[Request] Quote every line as given.

[Entries taken from a collection]
★ ★ ★

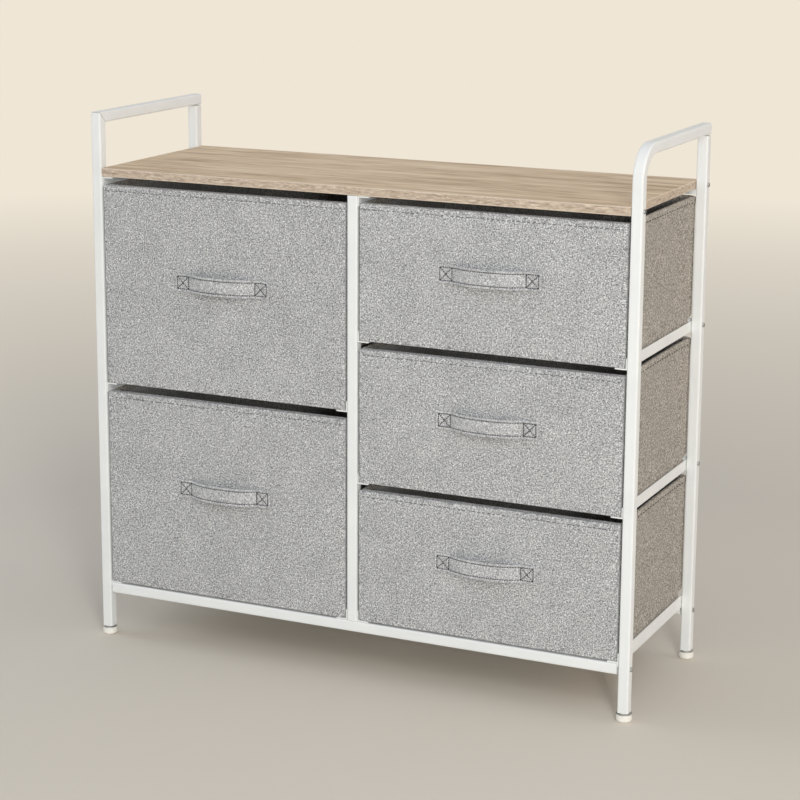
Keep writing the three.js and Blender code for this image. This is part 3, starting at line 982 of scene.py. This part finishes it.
def strap_stitches(lines, middle, front_y):
    """Stitches along the seams of a strap, sunk in its grooves and turned to follow its bow."""
    stitches = []
    for start, end in lines:
        flat = stitched_line(Vector((start[0], 0, start[1])), Vector((end[0], 0, end[1])),
                             Vector((0, -1, 0)), STRAP_STITCH_PITCH)
        for place, run, outward in flat:
            reach = run.normalized() * STRAP_STITCH_LENGTH / 2
            slope = strap_rise(place.x + reach.x) - strap_rise(place.x - reach.x)
            direction = 2 * reach + Vector((0, -slope, 0))
            y = front_y - strap_rise(place.x) + STRAP_GROOVE * STITCH_SINK
            sewn = Vector((middle.x + place.x, y, middle.z + place.z))
            stitches.append((sewn, direction, outward))
    return stitches


def strap(name):
    """Folded felt strap, bowed away from the front, with its seams pressed into it."""
    low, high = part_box(f"{name}_drawer_strap")
    middle = (low + high) / 2
    deselect()
    bpy.ops.mesh.primitive_grid_add(x_subdivisions=round(STRAP_LENGTH / STRAP_CELL), size=1,
                                    y_subdivisions=round(STRAP_WIDTH / STRAP_CELL),
                                    rotation=(math.radians(90), 0, 0),
                                    location=(middle.x, high.y, middle.z))
    bpy.context.object.scale = (STRAP_LENGTH, STRAP_WIDTH, 1)
    piece = placed(f"{name}_drawer_strap_felt")
    extruded(piece, everything, (0, -STRAP_THICKNESS, 0))
    facing_out(piece)
    softened(piece, STRAP_EDGE, STRAP_EDGE_SEGMENTS, FELT_ANGLE)
    lines = strap_lines()
    for vertex in piece.data.vertices:
        x, z = vertex.co.x - middle.x, vertex.co.z - middle.z
        if vertex.co.y < high.y - STRAP_THICKNESS * STRAP_OUTER:
            gap = min(from_line(x, z, line) for line in lines)
            vertex.co.y += STRAP_GROOVE * math.exp(-(gap / STRAP_GROOVE_WIDTH) ** 2)
            edge = STRAP_WIDTH / 2 - abs(z)
            vertex.co.y -= STRAP_RIDGE * math.sin(math.pi * min(1, edge / STRAP_SEAM))
        vertex.co.y -= strap_rise(x)
    smoothed(piece, FELT_ANGLE)
    finished(piece, STRAP_FELT, f"{name}_drawer", "strap_webbing", f"{name}_drawer_strap")
    stitches = strap_stitches(lines, middle, high.y - STRAP_THICKNESS)
    seam(f"{name}_drawer_strap_seam", stitches, STRAP_STITCH_LENGTH, STRAP_STITCH_WIDTH,
         f"{name}_drawer")


# Room, light and camera


def floor():
    """Pale matt floor. Past the object's shadow it fades into the backdrop for the camera."""
    deselect()
    bpy.ops.mesh.primitive_circle_add(vertices=FLOOR_SIDES, radius=FLOOR_RADIUS, fill_type="NGON",
                                      location=(0, 0, 0))
    piece = placed("studio_floor")
    material, tree, surface, place = new_material("pale_floor", Roughness=0.9, IOR=1.45,
                                                  Base_Color=colour(FLOOR_TONE))
    reach = add(tree, "ShaderNodeVectorMath", {0: place}, operation="LENGTH")
    far = add(tree, "ShaderNodeMapRange",
              {"Value": reach.outputs["Value"], "From Min": FADE_START, "From Max": FADE_END})
    seen = add(tree, "ShaderNodeLightPath", {})
    share = add(tree, "ShaderNodeMath", {0: far.outputs[0], 1: seen.outputs["Is Camera Ray"]},
                operation="MULTIPLY")
    glow = add(tree, "ShaderNodeEmission", {"Color": colour(BACKDROP_TONE), "Strength": 1.0})
    mixed = add(tree, "ShaderNodeMixShader",
                {0: share.outputs[0], 1: surface.outputs[0], 2: glow.outputs[0]})
    output = next(n for n in tree.nodes if n.type == "OUTPUT_MATERIAL")
    tree.links.new(mixed.outputs[0], output.inputs["Surface"])
    piece.data.materials.append(material)


def world_light():
    """Even pale surroundings: soft light on the object, and the backdrop where they are seen."""
    world = bpy.data.worlds.new("studio")
    bpy.context.scene.world = world
    world.use_nodes = True
    tree = world.node_tree
    tree.nodes.clear()
    seen = add(tree, "ShaderNodeLightPath", {})
    direct = add(tree, "ShaderNodeMath",
                 {0: seen.outputs["Is Camera Ray"], 1: seen.outputs["Is Glossy Ray"]},
                 operation="MAXIMUM")
    shown = add(tree, "ShaderNodeMath",
                {0: direct.outputs[0], 1: seen.outputs["Is Transmission Ray"]},
                operation="MAXIMUM")
    light = add(tree, "ShaderNodeBackground",
                {"Color": colour(WORLD_TONE), "Strength": WORLD_STRENGTH})
    backdrop = add(tree, "ShaderNodeBackground", {"Color": colour(BACKDROP_TONE), "Strength": 1.0})
    mixed = add(tree, "ShaderNodeMixShader",
                {0: shown.outputs[0], 1: light.outputs[0], 2: backdrop.outputs[0]})
    add(tree, "ShaderNodeOutputWorld", {"Surface": mixed.outputs[0]})


def softbox(name, place, target, size, power, tint):
    """Square area lamp aimed at a point."""
    lamp = bpy.data.lights.new(name, "AREA")
    lamp.shape = "SQUARE"
    lamp.size = size
    lamp.energy = power
    lamp.color = colour(tint)[:3]
    stand = bpy.data.objects.new(name, lamp)
    bpy.context.scene.collection.objects.link(stand)
    aim = (Vector(target) - Vector(place)).to_track_quat("-Z", "Y")
    stand.matrix_world = Matrix.Translation(place) @ aim.to_matrix().to_4x4()


def studio():
    """World, floor and lamps."""
    world_light()
    floor()
    for lamp in LAMPS:
        softbox(*lamp)


def camera():
    """The photograph's view."""
    data = bpy.data.cameras.new("photo_camera")
    data.sensor_width = CAMERA_SENSOR
    data.lens = CAMERA_LENS
    data.shift_x = CAMERA_SHIFT_X
    data.shift_y = CAMERA_SHIFT_Y
    view = bpy.data.objects.new("photo_camera", data)
    bpy.context.scene.collection.objects.link(view)
    turn = (Matrix.Rotation(math.radians(CAMERA_YAW), 4, "Z")
            @ Matrix.Rotation(math.radians(90 + CAMERA_PITCH), 4, "X")
            @ Matrix.Rotation(math.radians(CAMERA_ROLL), 4, "Z"))
    view.matrix_world = Matrix.Translation(CAMERA_PLACE) @ turn
    bpy.context.scene.camera = view


camera()
straight_tubes()
left_arch()
right_arch()
runners()
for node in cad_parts:
    if node.endswith("_foot"):
        glide(node)
    if node.endswith("_screw"):
        screw(node)
top_board()
for drawer in DRAWERS:
    drawer_front(drawer)
    fabric_bin(drawer)
    base_board(drawer)
    hem_seam(drawer)
    strap(drawer)
studio()
bpy.context.scene.view_settings.view_transform = "Standard"

deselect()
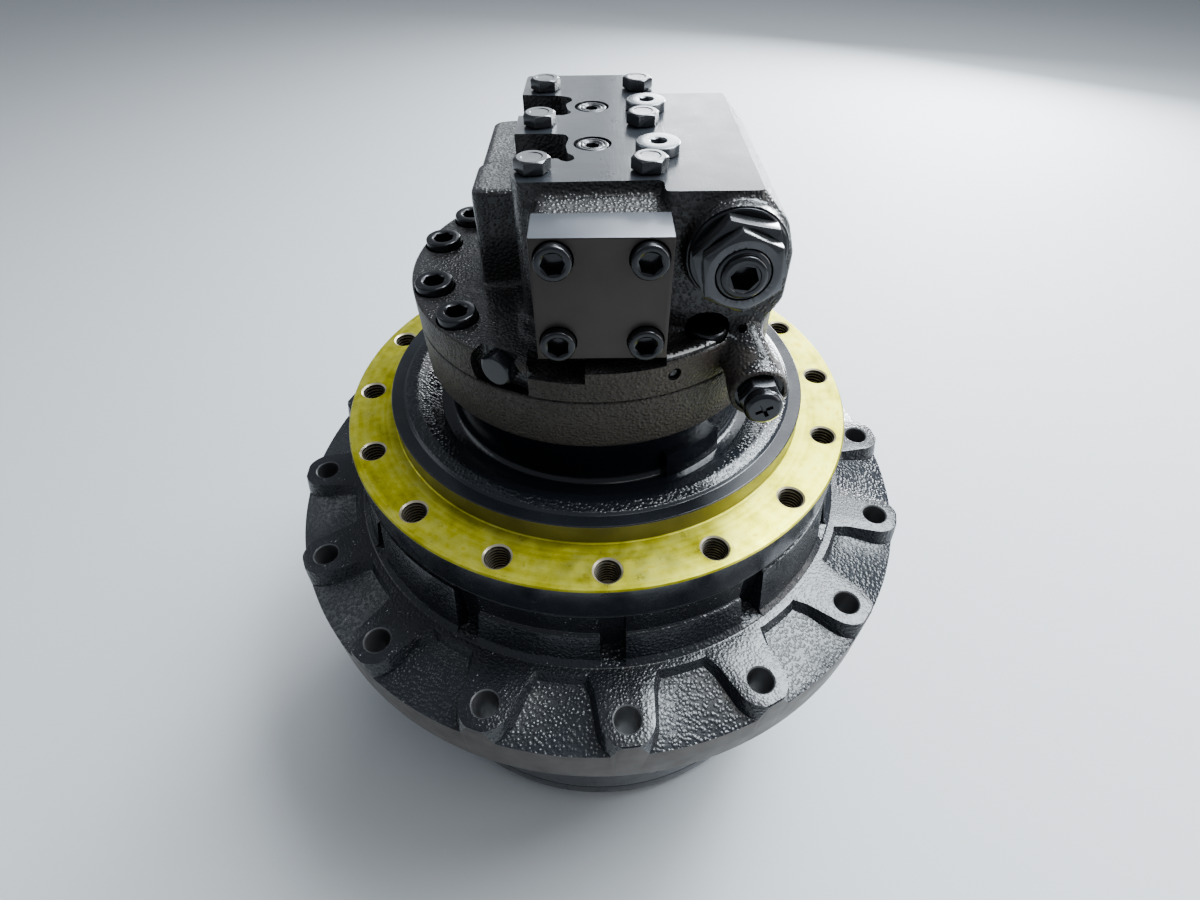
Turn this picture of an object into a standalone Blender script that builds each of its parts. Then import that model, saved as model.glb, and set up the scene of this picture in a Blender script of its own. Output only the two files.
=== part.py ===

★ ★ ★

[Correct result]
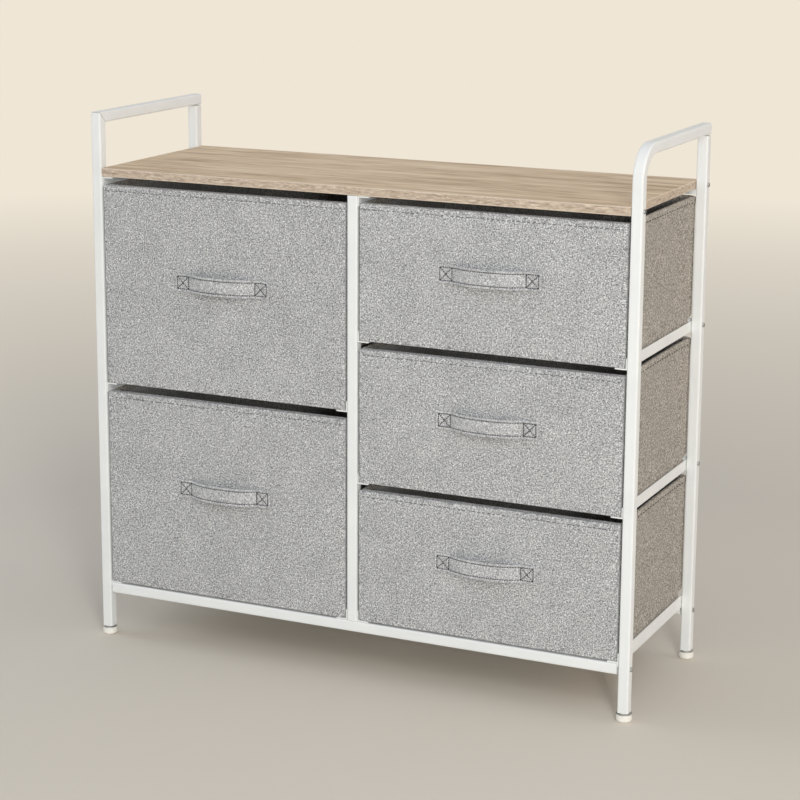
Keep writing the three.js and Blender code for this image. This is part 3, starting at line 982 of scene.py. This part finishes it.
def strap_stitches(lines, middle, front_y):
    """Stitches along the seams of a strap, sunk in its grooves and turned to follow its bow."""
    stitches = []
    for start, end in lines:
        flat = stitched_line(Vector((start[0], 0, start[1])), Vector((end[0], 0, end[1])),
                             Vector((0, -1, 0)), STRAP_STITCH_PITCH)
        for place, run, outward in flat:
            reach = run.normalized() * STRAP_STITCH_LENGTH / 2
            slope = strap_rise(place.x + reach.x) - strap_rise(place.x - reach.x)
            direction = 2 * reach + Vector((0, -slope, 0))
            y = front_y - strap_rise(place.x) + STRAP_GROOVE * STITCH_SINK
            sewn = Vector((middle.x + place.x, y, middle.z + place.z))
            stitches.append((sewn, direction, outward))
    return stitches


def strap(name):
    """Folded felt strap, bowed away from the front, with its seams pressed into it."""
    low, high = part_box(f"{name}_drawer_strap")
    middle = (low + high) / 2
    deselect()
    bpy.ops.mesh.primitive_grid_add(x_subdivisions=round(STRAP_LENGTH / STRAP_CELL), size=1,
                                    y_subdivisions=round(STRAP_WIDTH / STRAP_CELL),
                                    rotation=(math.radians(90), 0, 0),
                                    location=(middle.x, high.y, middle.z))
    bpy.context.object.scale = (STRAP_LENGTH, STRAP_WIDTH, 1)
    piece = placed(f"{name}_drawer_strap_felt")
    extruded(piece, everything, (0, -STRAP_THICKNESS, 0))
    facing_out(piece)
    softened(piece, STRAP_EDGE, STRAP_EDGE_SEGMENTS, FELT_ANGLE)
    lines = strap_lines()
    for vertex in piece.data.vertices:
        x, z = vertex.co.x - middle.x, vertex.co.z - middle.z
        if vertex.co.y < high.y - STRAP_THICKNESS * STRAP_OUTER:
            gap = min(from_line(x, z, line) for line in lines)
            vertex.co.y += STRAP_GROOVE * math.exp(-(gap / STRAP_GROOVE_WIDTH) ** 2)
            edge = STRAP_WIDTH / 2 - abs(z)
            vertex.co.y -= STRAP_RIDGE * math.sin(math.pi * min(1, edge / STRAP_SEAM))
        vertex.co.y -= strap_rise(x)
    smoothed(piece, FELT_ANGLE)
    finished(piece, STRAP_FELT, f"{name}_drawer", "strap_webbing", f"{name}_drawer_strap")
    stitches = strap_stitches(lines, middle, high.y - STRAP_THICKNESS)
    seam(f"{name}_drawer_strap_seam", stitches, STRAP_STITCH_LENGTH, STRAP_STITCH_WIDTH,
         f"{name}_drawer")


# Room, light and camera


def floor():
    """Pale matt floor. Past the object's shadow it fades into the backdrop for the camera."""
    deselect()
    bpy.ops.mesh.primitive_circle_add(vertices=FLOOR_SIDES, radius=FLOOR_RADIUS, fill_type="NGON",
                                      location=(0, 0, 0))
    piece = placed("studio_floor")
    material, tree, surface, place = new_material("pale_floor", Roughness=0.9, IOR=1.45,
                                                  Base_Color=colour(FLOOR_TONE))
    reach = add(tree, "ShaderNodeVectorMath", {0: place}, operation="LENGTH")
    far = add(tree, "ShaderNodeMapRange",
              {"Value": reach.outputs["Value"], "From Min": FADE_START, "From Max": FADE_END})
    seen = add(tree, "ShaderNodeLightPath", {})
    share = add(tree, "ShaderNodeMath", {0: far.outputs[0], 1: seen.outputs["Is Camera Ray"]},
                operation="MULTIPLY")
    glow = add(tree, "ShaderNodeEmission", {"Color": colour(BACKDROP_TONE), "Strength": 1.0})
    mixed = add(tree, "ShaderNodeMixShader",
                {0: share.outputs[0], 1: surface.outputs[0], 2: glow.outputs[0]})
    output = next(n for n in tree.nodes if n.type == "OUTPUT_MATERIAL")
    tree.links.new(mixed.outputs[0], output.inputs["Surface"])
    piece.data.materials.append(material)


def world_light():
    """Even pale surroundings: soft light on the object, and the backdrop where they are seen."""
    world = bpy.data.worlds.new("studio")
    bpy.context.scene.world = world
    world.use_nodes = True
    tree = world.node_tree
    tree.nodes.clear()
    seen = add(tree, "ShaderNodeLightPath", {})
    direct = add(tree, "ShaderNodeMath",
                 {0: seen.outputs["Is Camera Ray"], 1: seen.outputs["Is Glossy Ray"]},
                 operation="MAXIMUM")
    shown = add(tree, "ShaderNodeMath",
                {0: direct.outputs[0], 1: seen.outputs["Is Transmission Ray"]},
                operation="MAXIMUM")
    light = add(tree, "ShaderNodeBackground",
                {"Color": colour(WORLD_TONE), "Strength": WORLD_STRENGTH})
    backdrop = add(tree, "ShaderNodeBackground", {"Color": colour(BACKDROP_TONE), "Strength": 1.0})
    mixed = add(tree, "ShaderNodeMixShader",
                {0: shown.outputs[0], 1: light.outputs[0], 2: backdrop.outputs[0]})
    add(tree, "ShaderNodeOutputWorld", {"Surface": mixed.outputs[0]})


def softbox(name, place, target, size, power, tint):
    """Square area lamp aimed at a point."""
    lamp = bpy.data.lights.new(name, "AREA")
    lamp.shape = "SQUARE"
    lamp.size = size
    lamp.energy = power
    lamp.color = colour(tint)[:3]
    stand = bpy.data.objects.new(name, lamp)
    bpy.context.scene.collection.objects.link(stand)
    aim = (Vector(target) - Vector(place)).to_track_quat("-Z", "Y")
    stand.matrix_world = Matrix.Translation(place) @ aim.to_matrix().to_4x4()


def studio():
    """World, floor and lamps."""
    world_light()
    floor()
    for lamp in LAMPS:
        softbox(*lamp)


def camera():
    """The photograph's view."""
    data = bpy.data.cameras.new("photo_camera")
    data.sensor_width = CAMERA_SENSOR
    data.lens = CAMERA_LENS
    data.shift_x = CAMERA_SHIFT_X
    data.shift_y = CAMERA_SHIFT_Y
    view = bpy.data.objects.new("photo_camera", data)
    bpy.context.scene.collection.objects.link(view)
    turn = (Matrix.Rotation(math.radians(CAMERA_YAW), 4, "Z")
            @ Matrix.Rotation(math.radians(90 + CAMERA_PITCH), 4, "X")
            @ Matrix.Rotation(math.radians(CAMERA_ROLL), 4, "Z"))
    view.matrix_world = Matrix.Translation(CAMERA_PLACE) @ turn
    bpy.context.scene.camera = view


camera()
straight_tubes()
left_arch()
right_arch()
runners()
for node in cad_parts:
    if node.endswith("_foot"):
        glide(node)
    if node.endswith("_screw"):
        screw(node)
top_board()
for drawer in DRAWERS:
    drawer_front(drawer)
    fabric_bin(drawer)
    base_board(drawer)
    hem_seam(drawer)
    strap(drawer)
studio()
bpy.context.scene.view_settings.view_transform = "Standard"

deselect()
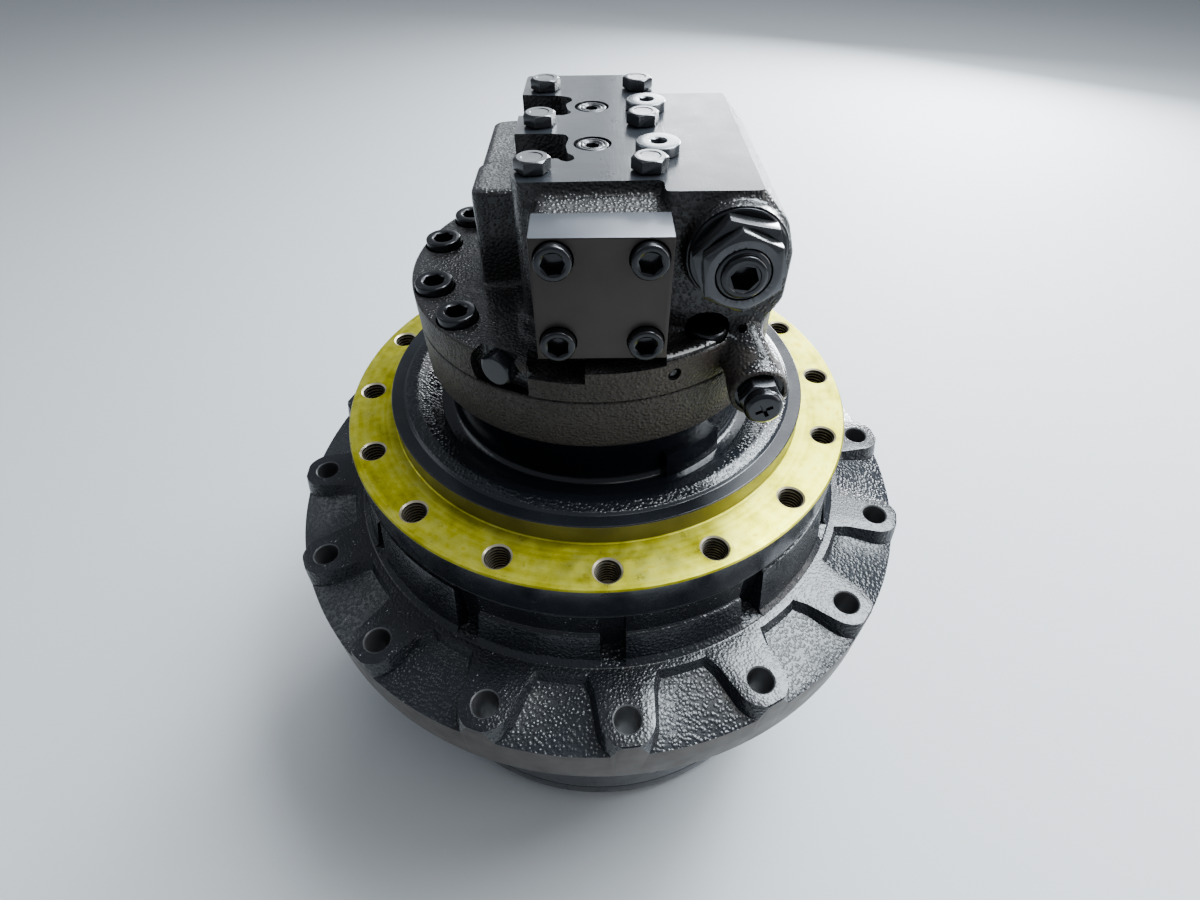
Turn this picture of an object into a standalone Blender script that builds each of its parts. Then import that model, saved as model.glb, and set up the scene of this picture in a Blender script of its own. Output only the two files.
=== part.py ===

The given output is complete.